Il Senato che uscirà dalla riforma avrà pochi poteri rispetto alla Camera e una scarsa legittimità. Ben venga il superamento del bicameralismo paritario che ha causato molti problemi al nostro asseto istituzionale. Tuttavia bisogna rilevare che la composizione e i poteri del nuovo Senato lo renderanno un contrappeso del tutto inutile.

 

Si è spesso parlato di Senato delle autonomie, ma di quali autonomie si sta parlando? La riforma del titolo V mete fine a qualsiasi discussione sulle autonomie. Il ritorno alla centralizzazione dopo il disastroso regionalismo, rimette gli enti locali al servizio del centro. Il sistema dei trasferimenti dà al centro un potere di borsa che impedisce di ragionare in termini di autonomia. Comuni e Regioni possono essere considerate come si vuole , ma autonome no di sicuro.

 

Tuttavia, se nella riforma del Senato è possibile ravvisare qualche pregio, lo stesso non si può dire per la riforma elettorale. Si è semplicemente passati dal “porcellum” al “porcellinum”. Qualche limatura non rende questa legge migliore della precedente. Ne risulterà una Camera di nominati o scelti con le preferenze (per come funziona in Italia il sistema delle preferenze c’è da aspettarsi che i nominati forse saranno migliori) a fianco di un Senato di autonomie inesistenti.

 

Si è parlato di deriva autoritaria del Governo Renzi, ma lo si è detto di tutti gli ultimi governi da vent’anni a questa parte. Il problema non mi sembra la deriva autoritaria (che non escludo possa esserci nel nostro Paese ma non certo per tali riforme). La questione che mi preme sottolineare è che la riforma produrrà, al contrario di ciò che afferma il Governo un evidente disequilibrio tra i poteri della Repubblica. Qui sta l’inganno della riforma. L’esecutivo resta tecnicamente debole, poiché non si sono ridefiniti i suoi poteri formali, e si indebolisce il potere del Parlamento.
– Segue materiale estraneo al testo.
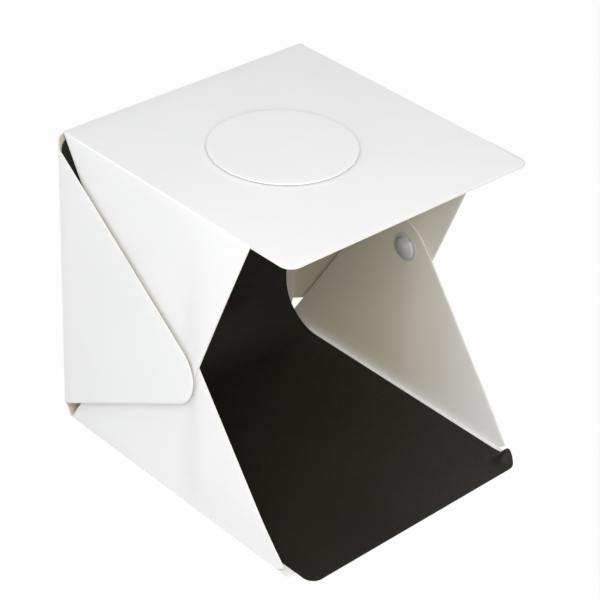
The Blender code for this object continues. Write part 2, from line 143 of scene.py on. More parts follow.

C’è da chiedersi a benefico di chi si produca questo sistema.

 

Mi sembra chiaro che il disegno della riforma beneficia in termine di potere chi sarà in grado di comporre le liste per l’elezione della Camera e di influenzare le scelte dei senatori. Saranno i segretari di partito ad avere il reale potere decisionale. Che cambiamento è? Come ci ha insegnato il Gattopardo; tutto cambia affinché tutto resti come è.